A strategy to lock in the light 

Peace must be protected with the same vigilance once used for war. To preserve this dawn: 

Enforce the disarmament clauses of the Gaza accord through a multinational stabilization mission with real teeth, funded by the U.S., Gulf states and the EU. 

Starve Iran’s proxies of cash and narrative — every diverted aid dollar or false grievance must meet swift exposure and penalty. 

Reward reformers, isolate spoilers. States that promote coexistence should earn trade incentives and security partnerships; those that relapse into terror should face diplomatic quarantine.  

This is not nation‑building — it is peace‑proofing: the disciplined engineering of stability. 

Choosing the future 

The Middle East now stands at a crossroads of consequence. Down one path lies renewal — an alliance of nations liberated from fear. Down another lies relapse into the inferno that has burned for generations. The difference will be leadership. 

If Arab reformers and Israeli visionaries link economic corridors, energy grids and AI‑driven infrastructure, they could transform the ‘war economy’ into a peace economy — creating jobs, dignity and shared destiny for millions of young Arabs. 

If America remains engaged — clear‑eyed, strong‑handed and morally grounded — the ‘New Dawn’ President Trump proclaimed before the Knesset could become the defining achievement of our era.
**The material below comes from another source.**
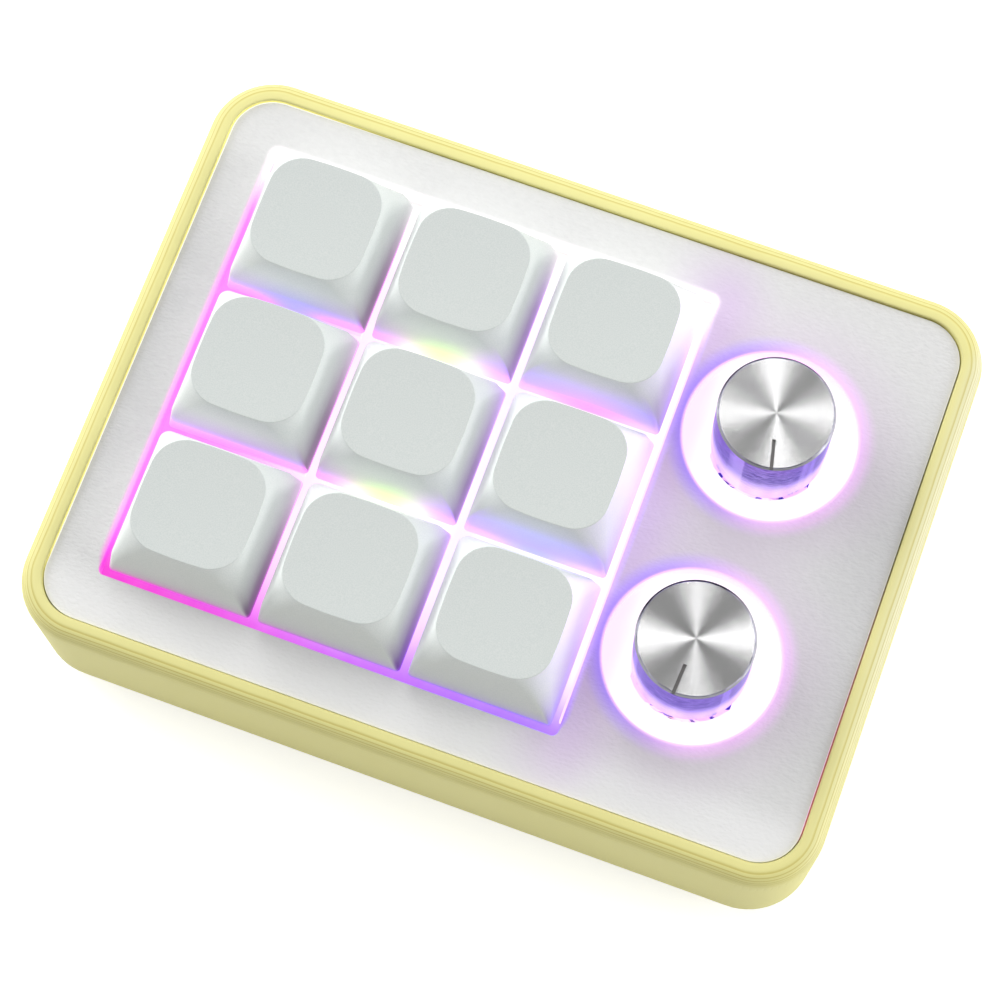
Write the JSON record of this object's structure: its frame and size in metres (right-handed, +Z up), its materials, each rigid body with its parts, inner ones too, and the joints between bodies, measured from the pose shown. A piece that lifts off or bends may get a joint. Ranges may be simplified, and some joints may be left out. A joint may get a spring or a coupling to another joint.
{
  "type": "macro keypad",
  "caption": "Small tray-shaped keypad: low square keys in a window of its top plate, push-and-turn knobs beside them, rubber feet and a rear USB inlet.",
  "frame": {"origin": "on the surface that the rubber feet stand on, under the middle of the case", "axes": "+X along the long side, from the keys towards the knobs; +Y towards the rear wall with the USB inlet; +Z up"},
  "size_m": [0.1006, 0.0762, 0.0299],
  "materials": {
    "shell": "satin, fine layer lines",
    "plate": "matte, fine leathery grain",
    "feet": "matt rubber",
    "diffuser": "milky, lit from below",
    "switch_plate": "white sheet",
    "board": "white solder mask",
    "switch_clear": "clear, moulded",
    "stem": "moulded",
    "keycap": "fine matt, lets light through",
    "led": "lit",
    "black_part": "moulded",
    "encoder_plastic": "moulded",
    "steel": "plated",
    "brass": "turned",
    "contact": "stamped",
    "aluminium": "turned",
    "knob_metal": "face spun in fine rings, side polished"
  },
  "bodies": {
    "case": {"lower_case": "shell", "rubber_feet": "feet", "top_plate": "plate", "knob_diffuser": "diffuser", "switch_plate": "switch_plate", "lid_screws": "steel", "thread_inserts": "brass", "circuit_board": "board", "switch_lower_housings": "switch_clear", "switch_upper_housings": "switch_clear", "switch_contacts": "contact", "key_leds": "led", "knob_leds": "led", "key_diodes": "black_part", "controller_chip": "black_part", "usb_shell": "steel", "usb_tongue": "black_part", "encoder_bases": "encoder_plastic", "encoder_brackets": "steel", "encoder_terminals": "contact", "encoder_domes": "steel", "key_spring_1": "steel", "key_spring_2": "steel", "key_spring_3": "steel", "key_spring_4": "steel", "key_spring_5": "steel", "key_spring_6": "steel", "key_spring_7": "steel", "key_spring_8": "steel", "key_spring_9": "steel"},
    "key_1": {"keycap_1": "keycap", "key_stem_1": "stem"},
    "key_2": {"keycap_2": "keycap", "key_stem_2": "stem"},
    "key_3": {"keycap_3": "keycap", "key_stem_3": "stem"},
    "key_4": {"keycap_4": "keycap", "key_stem_4": "stem"},
    "key_5": {"keycap_5": "keycap", "key_stem_5": "stem"},
    "key_6": {"keycap_6": "keycap", "key_stem_6": "stem"},
    "key_7": {"keycap_7": "keycap", "key_stem_7": "stem"},
    "key_8": {"keycap_8": "keycap", "key_stem_8": "stem"},
    "key_9": {"keycap_9": "keycap", "key_stem_9": "stem"},
    "encoder_rotor_1": {"encoder_rotor_1": "encoder_plastic"},
    "knob_1": {"encoder_shaft_1": "aluminium", "knob_cap_1": "knob_metal", "knob_core_1": "encoder_plastic"},
    "encoder_rotor_2": {"encoder_rotor_2": "encoder_plastic"},
    "knob_2": {"encoder_shaft_2": "aluminium", "knob_cap_2": "knob_metal", "knob_core_2": "encoder_plastic"}
  },
  "joints": [
    {"name": "key_1_press", "type": "slide", "parent": "case", "child": "key_1", "axis": [0, 0, -1], "range_m": [0, 0.004], "stiffness_N_per_m": 150, "springref_m": -0.0012, "deforming": ["key_spring_1"]},
    {"name": "key_2_press", "type": "slide", "parent": "case", "child": "key_2", "axis": [0, 0, -1], "range_m": [0, 0.004], "stiffness_N_per_m": 150, "springref_m": -0.0012, "deforming": ["key_spring_2"]},
    {"name": "key_3_press", "type": "slide", "parent": "case", "child": "key_3", "axis": [0, 0, -1], "range_m": [0, 0.004], "stiffness_N_per_m": 150, "springref_m": -0.0012, "deforming": ["key_spring_3"]},
    {"name": "key_4_press", "type": "slide", "parent": "case", "child": "key_4", "axis": [0, 0, -1], "range_m": [0, 0.004], "stiffness_N_per_m": 150, "springref_m": -0.0012, "deforming": ["key_spring_4"]},
    {"name": "key_5_press", "type": "slide", "parent": "case", "child": "key_5", "axis": [0, 0, -1], "range_m": [0, 0.004], "stiffness_N_per_m": 150, "springref_m": -0.0012, "deforming": ["key_spring_5"]},
    {"name": "key_6_press", "type": "slide", "parent": "case", "child": "key_6", "axis": [0, 0, -1], "range_m": [0, 0.004], "stiffness_N_per_m": 150, "springref_m": -0.0012, "deforming": ["key_spring_6"]},
    {"name": "key_7_press", "type": "slide", "parent": "case", "child": "key_7", "axis": [0, 0, -1], "range_m": [0, 0.004], "stiffness_N_per_m": 150, "springref_m": -0.0012, "deforming": ["key_spring_7"]},
    {"name": "key_8_press", "type": "slide", "parent": "case", "child": "key_8", "axis": [0, 0, -1], "range_m": [0, 0.004], "stiffness_N_per_m": 150, "springref_m": -0.0012, "deforming": ["key_spring_8"]},
    {"name": "key_9_press", "type": "slide", "parent": "case", "child": "key_9", "axis": [0, 0, -1], "range_m": [0, 0.004], "stiffness_N_per_m": 150, "springref_m": -0.0012, "deforming": ["key_spring_9"]},
    {"name": "knob_1_turn", "type": "hinge", "parent": "case", "child": "encoder_rotor_1", "pos_m": [0.02862, 0.0145, 0], "axis": [0, 0, 1], "continuous": true},
    {"name": "knob_1_push", "type": "slide", "parent": "encoder_rotor_1", "child": "knob_1", "axis": [0, 0, -1], "range_m": [0, 0.0005], "stiffness_N_per_m": 4000, "springref_m": -0.0001},
    {"name": "knob_2_turn", "type": "hinge", "parent": "case", "child": "encoder_rotor_2", "pos_m": [0.02862, -0.0145, 0], "axis": [0, 0, 1], "continuous": true},
    {"name": "knob_2_push", "type": "slide", "parent": "encoder_rotor_2", "child": "knob_2", "axis": [0, 0, -1], "range_m": [0, 0.0005], "stiffness_N_per_m": 4000, "springref_m": -0.0001}
  ]
}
But if Washington drifts or the world looks away, Gaza’s fragile peace will fade into memory, and the old fires will reignite. 

A bright horizon 

Yet hope endures. Across the Middle East, from Jerusalem to Riyadh, young men and women are daring to imagine a future not ruled by grievance but by greatness. Trade routes reopen. Technology hubs rise. Faith and freedom, long estranged, begin to walk together. 

The Middle East has lived too long in the valley of shadows. Now it stands on the ridge of renewal — and if America continues to lead with faith and firmness, the dawn that rose over Gaza could light the world.